A further tweak to mathmandan's scheme is as follows.

For fixed $m,n,\ell$, allocate sequences of $\ell$ numbers from $1,\ldots,m$ to outcomes as before, i.e. choose the largest $k$ such that $kn\leq m^{\ell}$ and allocate $k$ of the smallest (lexicographically) $kn$ sequences to each of $1,\ldots,n$ and the others to "reroll". However, instead of rolling a whole batch $\ell$ and then rerolling if necessary, roll up to $\ell$ dice one by one and stop as soon as you know you will need to reroll. As well as improving the expectation, this can actually change which choice of $\ell$ is best.

For example, with $m=6,n=20$, mathmandan's approach gets $3.6$ with $\ell=2$ and $3.24$ with $\ell=3$, so prefers the latter.
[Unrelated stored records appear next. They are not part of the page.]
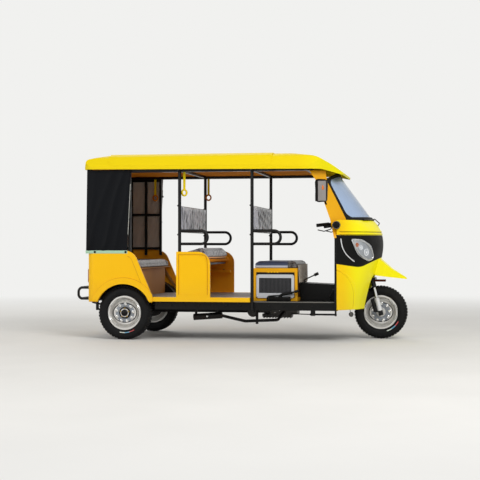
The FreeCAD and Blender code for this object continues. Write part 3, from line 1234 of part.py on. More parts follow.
# Exhaust: bent pipe from the engine to a muffler on hangers
exhaust_pipe = bent_bar([
    (420, "-(engine_wide / 2 + seat_gap)", 258), (420, -200, 258), (380, -280, 190), (60, -330, 178),
    (-90, -370, 215), (-175, -385, 236),
], 30, "pipe_diameter")
muffler = strut((-165, -385, 238), (-454, -385, 217), "muffler_diameter")
hangers = [block(f"{x} - 12", f"{x} + 12", -391, -379, 230, "rail_low")
           for x in ("hanger_rear_x", "hanger_front_x")]
hangers.append(block("front_pillar_x - 12", "front_pillar_x + 12", -326, -300, 150, "rail_low"))
node("exhaust", joined("exhaust_set", [exhaust_pipe, muffler] + hangers))

# Brake linkage: a rod below the right-hand rail between two brackets, and a pull rod to the engine
link_y = "-(rail_outer - rail_wide / 2)"
link_level = "rail_low - link_drop"
link_rod = rod(("link_rear - 8", link_y, link_level), "x", "rail_front - link_rear", "link_rod_thick")
link_brackets = [block(x, f"{x} + {wide}", f"{link_y} - 12", f"{link_y} + 12", f"{link_level} - 14", "rail_low")
                 for x, wide in (("link_rear", 44), ("rail_front - 26", 16))]
pull_rod = strut(("link_rear + 10", link_y, link_level),
                 (500, "-(engine_wide / 2 + seat_gap + 3)", "engine_low + 8"), 10)
node("brake_linkage", joined("linkage", [link_rod, pull_rod] + link_brackets))

# Rear bumper: two side loops joined by two bars
bumper_loop = tube("side", "bumper_half", [
    ("tub_rear - seat_gap", "bumper_high", 0), ("bumper_rear + bumper_tube / 2", "bumper_high", 42),
    ("bumper_rear + bumper_tube / 2", "bumper_low + bumper_tube / 2", 42),
    ("tub_rear - seat_gap", "bumper_low + bumper_tube / 2", 0),
], "bumper_tube")
bumper_bars = [rod(("bumper_rear + bumper_tube / 2 + 30", "-(bumper_half)", z), "y", "2 * bumper_half", "bumper_tube")
               for z in ("bumper_high", "bumper_low + bumper_tube / 2")]
node("rear_bumper", joined("bumper", both(bumper_loop) + bumper_bars))

# Controls: gear lever, hand brake and brake pedal
gear = bent_bar([(625, -110, 554), (625, -110, 586), (740, -116, 640)], 14, 12)
knob = strut((728, -115, 634), (768, -118, 653), 30)
gear_lever = less("gear_lever", joined("gear", [gear, knob]), tunnel)
brake_y = "-(cab_frame_half + 44)"
brake = bent_bar([(300, brake_y, "cab_floor_top"), (300, brake_y, 430), (420, brake_y, 440), (590, brake_y, 482)],
                 20, 16)
brake_knob = strut((575, brake_y, 478), (612, brake_y, 488), 28)
hand_brake = joined("hand_brake", [brake, brake_knob])
pedal_arm = bent_bar([(900, -260, "cab_floor_top"), (900, -260, 430), (940, -260, 500)], 14, 14)
pedal_pad = block(925, 960, -300, -220, 480, 500)
brake_pedal = joined("brake_pedal", [pedal_arm, pedal_pad])
node("controls", grouped("control_set", [gear_lever, hand_brake, brake_pedal]))

# Check every object, then write the sub-parts
doc.recompute()
for item in doc.Objects:
    if "Invalid" in item.State or "Error" in item.State:
        raise RuntimeError(f"{item.Label} ({item.Name}) failed: {item.State}")
os.makedirs("parts", exist_ok=True)
for piece in nodes:
    shape = piece.Shape
    if shape.isNull() or not shape.isValid():
        raise RuntimeError(f"{piece.Label} has no valid shape")
    if not shape.Solids:
        raise RuntimeError(f"{piece.Label} has no solid")
    shape.exportStep(f"parts/{piece.Label}.step")
    box = shape.BoundBox
    print(f"{piece.Label:22s} solids {len(shape.Solids):2d}  x {box.XMin:7.0f} {box.XMax:7.0f}  "
          f"y {box.YMin:6.0f} {box.YMax:6.0f}  z {box.ZMin:6.0f} {box.ZMax:6.0f}  {shape.Volume / 1e6:8.2f} l")
print(len(nodes), "nodes")
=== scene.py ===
# %% [markdown]
# # An auto rickshaw, dressed for its portrait
#
# The solids of the vehicle are already built and in place. This lesson gives them their paint, rubber and
# glass, and models the soft and small pieces that a solid model leaves out. Before each step a note says
# what the real piece is, how it could be made, and why this way was chosen.

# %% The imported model
import bpy
import math
from mathutils import Matrix, Vector


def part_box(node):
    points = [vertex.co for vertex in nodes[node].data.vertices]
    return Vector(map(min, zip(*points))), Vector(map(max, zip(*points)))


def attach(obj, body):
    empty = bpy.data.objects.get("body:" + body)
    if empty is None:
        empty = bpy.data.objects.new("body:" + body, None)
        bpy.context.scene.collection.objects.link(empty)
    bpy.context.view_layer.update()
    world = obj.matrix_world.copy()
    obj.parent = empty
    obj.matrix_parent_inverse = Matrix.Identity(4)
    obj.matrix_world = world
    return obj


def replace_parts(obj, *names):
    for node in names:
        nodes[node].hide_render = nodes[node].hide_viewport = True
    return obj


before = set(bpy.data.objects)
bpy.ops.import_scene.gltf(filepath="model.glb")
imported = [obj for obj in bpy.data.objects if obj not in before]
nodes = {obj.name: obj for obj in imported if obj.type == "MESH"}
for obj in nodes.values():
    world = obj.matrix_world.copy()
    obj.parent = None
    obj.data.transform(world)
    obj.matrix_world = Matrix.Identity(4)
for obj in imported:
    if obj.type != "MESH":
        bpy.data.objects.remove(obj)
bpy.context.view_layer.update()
print(len(nodes), "solids loaded")

# %% [markdown]
# ## The studio
# The photograph looks at the right-hand side from a little ahead of it, at the height of the seats and from
# about twelve metres away, so the lens is long. A camera with the same place and angle gives the same
# outline.

# %% Camera
bpy.ops.object.camera_add(location=(2.027, -11.642, 0.927),
                          rotation=(math.radians(90.3), 0, math.radians(10.13)))
camera = bpy.context.object
camera.data.lens = 86.25
camera.data.sensor_width = 36
bpy.context.scene.camera = camera
bpy.context.scene.view_settings.view_transform = "Standard"

# %% [markdown]
# Colours are written as a screen shows them. The shader wants linear light, so one function turns the first
# into the second. Another fills the inputs of a node with values and colours, or links them to the node
# that feeds them, and a third adds a node. The colour inputs of a Mix node have the numbers 6 and 7, and
# its colour output is 2. Every pattern is laid out in the object's own metres, so it starts from those
# coordinates.

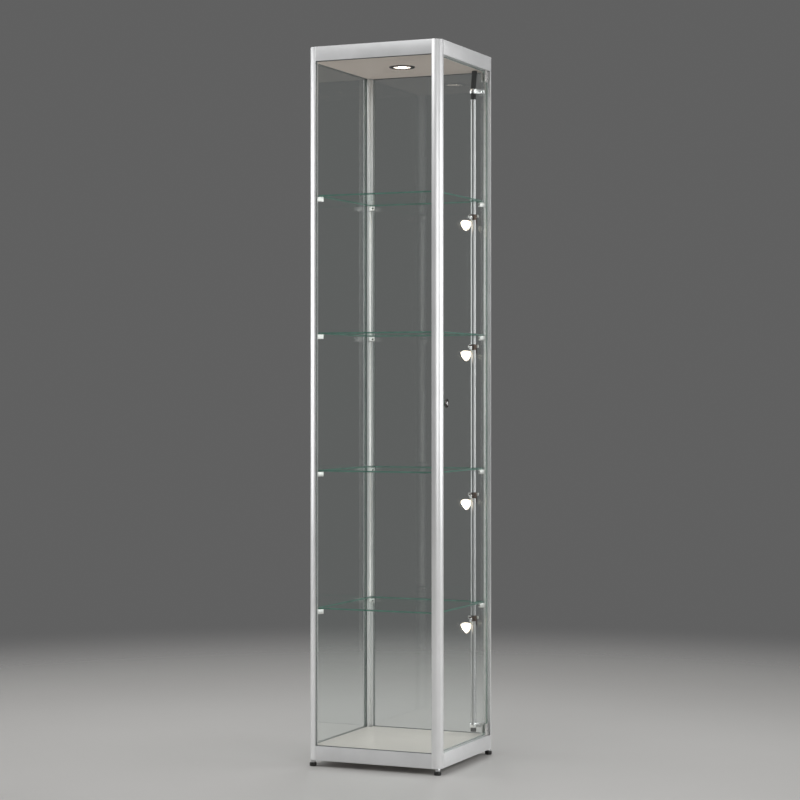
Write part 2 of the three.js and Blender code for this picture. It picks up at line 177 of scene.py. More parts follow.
def endFinish(tree, surface):
    addNode(tree, "ShaderNodeOutputMaterial", None, {"Surface": surface})


def place(tree, stretch=(1, 1, 1)):
    # object coordinates; a small stretch value draws the pattern out along that axis
    point = addNode(tree, "ShaderNodeTexCoord", None, None, "Object")
    return addNode(tree, "ShaderNodeMapping", None, {"Vector": point, "Scale": stretch})


def noise(tree, point, scale, detail=3, rough=0.5):
    inputs = {"Vector": point, "Scale": scale, "Detail": detail, "Roughness": rough}
    return addNode(tree, "ShaderNodeTexNoise", None, inputs)


def tint(tree, factor, first, second):
    inputs = {"Factor": factor, 6: (*first, 1), 7: (*second, 1)}  # 6 and 7 are the colour pair A and B
    return addNode(tree, "ShaderNodeMix", {"data_type": "RGBA"}, inputs, 2)


def relief(tree, height, depth):
    return addNode(tree, "ShaderNodeBump", None, {"Height": height, "Distance": depth, "Strength": 1.0})


def principled(tree, inputs):
    return addNode(tree, "ShaderNodeBsdfPrincipled", None, inputs)


def darker(colour, share):
    return tuple(value * share for value in colour)


def grained(name, look):
    # a fine grain, drawn out into lines by stretch, over broad soft patches of handling
    material, tree = startFinish(name)
    grain = noise(tree, place(tree, look["stretch"]), look["grain"], look["grainDetail"])
    patches = noise(tree, place(tree), look["patches"], *look["patchDetail"])
    shade = patches.over(0.3, 0.4) if look["crisp"] else patches
    surface = principled(tree, {
        "Base Color": tint(tree, shade * 0.6 + grain * 0.4, darker(look["base"], look["dull"]), look["base"]),
        "Metallic": look["metal"],
        "Roughness": look["rough"] + (patches - 0.5) * look["smear"] + (grain - 0.5) * look["grainRough"],
        "Specular IOR Level": look["specular"],
        "Coat Weight": look["coat"],
        "Coat Roughness": 0.15,
        "Normal": relief(tree, grain, look["depth"] * mm),
    })
    endFinish(tree, surface)
    return material


def sheetGlass(name, look):
    # a pane: clear faces that mirror more at a slant, green cut edges, and a painted green glow in those
    # edges
    material, tree = startFinish(name)
    normal = addNode(tree, "ShaderNodeTexCoord", None, None, "Normal")
    faceOn = addNode(tree, "ShaderNodeSeparateXYZ", None, {0: normal}, look["faceAxis"]).unsigned()
    edge = 1 - faceOn.over(0.55, 0.3)
    smudge = noise(tree, place(tree), look["smudges"], 4, 0.6)
    mirror = principled(tree, {
        "Base Color": (*look["mirror"], 1),
        "Metallic": 1.0,
        "Roughness": look["polish"] + smudge * look["smear"],
    })
    clear = addNode(tree, "ShaderNodeBsdfTransparent", None, {"Color": (*look["clear"], 1)})
    facing = addNode(tree, "ShaderNodeLayerWeight", None, {"Blend": 0.5}, "Facing")
    share = look["straightMirror"] + facing ** 5 * look["slantMirror"]
    face = addNode(tree, "ShaderNodeMixShader", None, {0: share, 1: clear, 2: mirror})
    streaks = noise(tree, place(tree), look["streaks"], 3)
    # the cut edges: their own streaked green, plus a painted green glow in the same colour
    rim = principled(tree, {
        "Base Color": tint(tree, streaks, look["edgeDark"], look["edge"]),
        "Roughness": look["edgeRough"],
        "Emission Color": tint(tree, streaks, look["edgeDark"], look["edge"]),
        "Emission Strength": look["edgePaintedGlow"],
    })
    surface = addNode(tree, "ShaderNodeMixShader", None, {0: edge * look["edgeShare"], 1: face, 2: rim})
    endFinish(tree, surface)
    return material


def glowing(name, look):
    # lit glass: brighter in its facets' middles
    material, tree = startFinish(name)
    facets = addNode(tree, "ShaderNodeTexVoronoi", None, {"Vector": place(tree), "Scale": look["facets"]})
    surface = principled(tree, {
        "Base Color": (*look["base"], 1),
        "Roughness": 0.12,
        "Emission Color": tint(tree, facets.over(0.0, 0.8), look["bright"], look["soft"]),
        "Emission Strength": look["strength"],
    })
    endFinish(tree, surface)
    return material


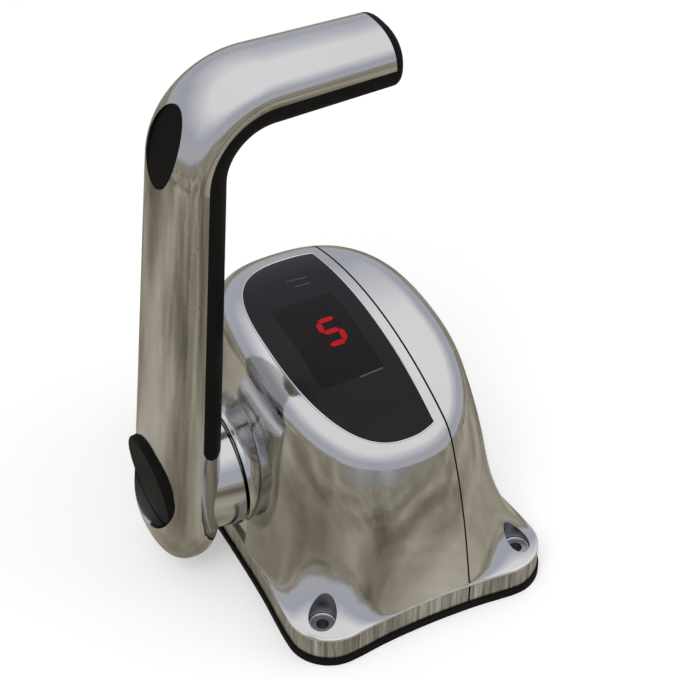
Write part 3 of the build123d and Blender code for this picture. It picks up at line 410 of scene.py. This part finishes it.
def bar(x, y, length, upright):
    """Six-cornered segment centred on a point."""
    half = length / 2 - SEGMENT_GAP
    side = SEGMENT_W / 2
    flat = half - side
    corners = [(-half, 0), (-flat, -side), (flat, -side), (half, 0), (flat, side), (-flat, side)]
    if upright:
        corners = [(-v, u) for u, v in corners]
    return leaning([(x + u, y + v) for u, v in corners])


across = DIGIT_W - SEGMENT_W
rise = (DIGIT_H - SEGMENT_W) / 2
SEGMENTS = {
    "top": bar(0, rise, across, False),
    "middle": bar(0, 0, across, False),
    "bottom": bar(0, -rise, across, False),
    "upper_left": bar(-across / 2, rise / 2, rise, True),
    "upper_right": bar(across / 2, rise / 2, rise, True),
    "lower_left": bar(-across / 2, -rise / 2, rise, True),
    "lower_right": bar(across / 2, -rise / 2, rise, True),
}
FIVE = ("top", "upper_left", "middle", "lower_right", "bottom")
lit_finish = lit("LitSegment", (0.50, 0.004, 0.009), 0.10)
dark_finish = lit("DarkSegment", (0.020, 0.003, 0.004), 0.0)
panel_mark("digit_lit", [SEGMENTS[n] for n in FIVE], lit_finish)
unlit = [v for n, v in SEGMENTS.items() if n not in FIVE]
panel_mark("digit_dark", unlit, dark_finish)


def dash(x0, y0, x1, y1, width):
    """Straight mark between two points of the panel."""
    along = Vector((x1 - x0, y1 - y0)).normalized()
    side = Vector((-along.y, along.x)) * width / 2
    start = Vector((x0, y0))
    end = Vector((x1, y1))
    return [tuple(p) for p in (start - side, end - side, end + side, start + side)]


mark_finish = lit("PrintedMark", (0.10, 0.10, 0.095), 0.0)
marks = [
    dash(-0.0066, 0.0262, 0.0012, 0.0252, 0.0007),
    dash(-0.0052, 0.0216, 0.0000, 0.0210, 0.0007),
    dash(-0.0054, -0.0287, 0.0038, -0.0282, 0.0006),
]
panel_mark("panel_dashes", marks, mark_finish)


# Beads along the edges, in a metal brighter than the housing: painted highlight along each edge
WAIST_STEPS = 16
EAR_STEPS = 20
PANEL_STEPS = 120
PANEL_SIDE_STEPS = 40
BEAD_SIDES = 12


def waist_radius(waist, ear_aside, ear_ahead):
    """Radius of the hollow arc that touches the waist point and both ears beside it."""
    offset = waist - ear_aside
    return (offset**2 + ear_ahead**2 - EAR_R**2) / (2 * (EAR_R - offset))


def flange_outline():
    """Closed run of points round the eared flange."""
    side_r = waist_radius(WAIST_X, EAR_X, EAR_Y)
    front_r = waist_radius(WAIST_Y, EAR_Y, EAR_X)
    side_cx = WAIST_X + side_r
    front_cy = WAIST_Y + front_r
    side_turn = atan2(EAR_Y, side_cx - EAR_X)
    front_turn = atan2(EAR_X, front_cy - EAR_Y)
    quarter = []
    for i in range(WAIST_STEPS):
        t = side_turn * i / WAIST_STEPS
        quarter.append((side_cx - side_r * cos(t), side_r * sin(t)))
    for i in range(EAR_STEPS + 1):
        t = -side_turn + (pi / 2 + front_turn + side_turn) * i / EAR_STEPS
        quarter.append((EAR_X + EAR_R * cos(t), EAR_Y + EAR_R * sin(t)))
    for i in reversed(range(WAIST_STEPS)):
        t = front_turn * i / WAIST_STEPS
        quarter.append((front_r * sin(t), front_cy - front_r * cos(t)))
    left = [(-x, y) for x, y in reversed(quarter[:-1])]
    front = [(-x, -y) for x, y in quarter[1:]]
    right = [(x, -y) for x, y in reversed(quarter[1:-1])]
    return quarter + left + front + right


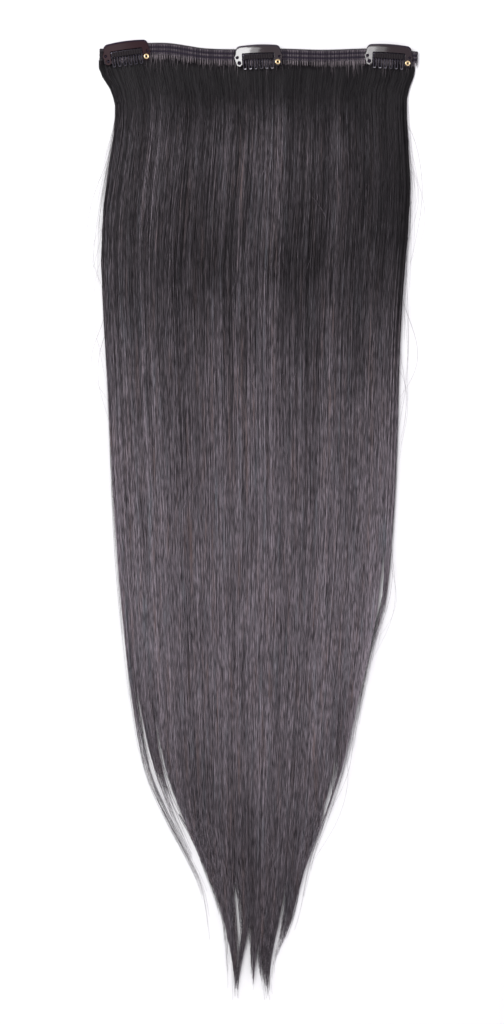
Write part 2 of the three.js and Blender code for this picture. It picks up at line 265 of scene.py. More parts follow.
def tubePoints(paths, radii, sides):
    # rings of points round each path; paths is strands by steps by 3
    tangent = np.gradient(paths, axis=1)
    tangent /= np.linalg.norm(tangent, axis=2, keepdims=True)
    side = np.cross(tangent, (0, 0, 1))
    side /= np.linalg.norm(side, axis=2, keepdims=True)
    over = np.cross(side, tangent)
    turn = np.pi / 2 + 2 * np.pi * np.arange(sides) / sides
    across = np.cos(turn)[None, None, :, None] * side[:, :, None, :]
    rise = np.sin(turn)[None, None, :, None] * over[:, :, None, :]
    return paths[:, :, None, :] + radii[:, :, None, None] * (across + rise)


def tubeFaces(strands, steps, sides):
    strand = np.arange(strands)[:, None, None] * steps * sides
    step = np.arange(steps - 1)[None, :, None] * sides
    at = np.arange(sides)[None, None, :]
    a = strand + step + at
    b = strand + step + (at + 1) % sides
    quads = np.stack([a, a + sides, b + sides, b], -1).reshape(-1, 4)
    first = np.arange(strands)[:, None] * steps * sides + np.arange(sides)[None, :]
    last = first[:, ::-1] + (steps - 1) * sides
    return quads.tolist() + first.tolist() + last.tolist()


def tubes(name, paths, radii, material, sides=3, attributes=None):
    paths = np.asarray(paths, float)
    strands, steps, _ = paths.shape
    radii = np.broadcast_to(radii, (strands, steps))
    points = tubePoints(paths, radii, sides)
    spread = {}
    for key, values in (attributes or {}).items():
        values = np.broadcast_to(values, (strands, steps))
        spread[key] = np.repeat(values.ravel(), sides)
    faces = tubeFaces(strands, steps, sides)
    piece = meshFrom(name, points.reshape(-1, 3), faces, material, spread)
    if sides == 3:
        stripMap(piece.data, strands, steps, sides)
    return piece


def stripMap(mesh, strands, steps, sides):
    # lays each strand out as its own narrow strip with a margin round it, for a bake
    rows = 4  # of strips, one above the other
    columns = math.ceil(strands / rows)
    strand = np.arange(strands)[:, None, None, None]
    step = np.arange(steps - 1)[None, :, None, None]
    side = np.arange(sides)[None, None, :, None]
    sideways = np.array([0, 0, 1, 1])[None, None, None, :]
    along = np.array([0, 1, 1, 0])[None, None, None, :]
    u = (strand % columns + (side + sideways) / sides * 0.94 + 0.03) / columns
    v = (strand // columns + (step + along) / (steps - 1) * 0.96 + 0.02) / rows
    u, v = np.broadcast_arrays(u, v)
    flat = np.stack([u.ravel(), v.ravel()], -1)
    ends = []
    for edge in (0.005, 0.985):  # the two ends' faces, as small triangles in the margin
        column = np.arange(strands)[:, None] % columns
        row = np.arange(strands)[:, None] // columns
        x = (column + np.array([0.1, 0.5, 0.9])[None, :]) / columns
        y = (row + edge + np.array([0, 0.01, 0])[None, :]) / rows
        ends.append(np.stack([x.ravel(), y.ravel()], -1))
    layer = mesh.uv_layers.new(name="OFBake")
    everything = np.concatenate([flat, *ends]).astype(np.float32)
    layer.data.foreach_set("uv", everything.ravel())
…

However, with $\ell=2$ the reroll combinations are $(4,3),(4,4),\ldots,(6,6)$, so if the first die of the first pair is 5 or 6, you don't need to roll the other one. The expected number of rolls with this modification, $E$, satisfies $$E=\frac{1}{3}(1+E)+\frac{4}{36}(2+E)+\frac{20}{36}\times2,$$ which gives $E=3$.

(This tweak will also improve the expectation for $\ell=3$ slightly, since you can stop and reroll if your first two rolls are $6,5$ or $6,6$, but it will clearly be worse than $E=3$ for $\ell=2$.)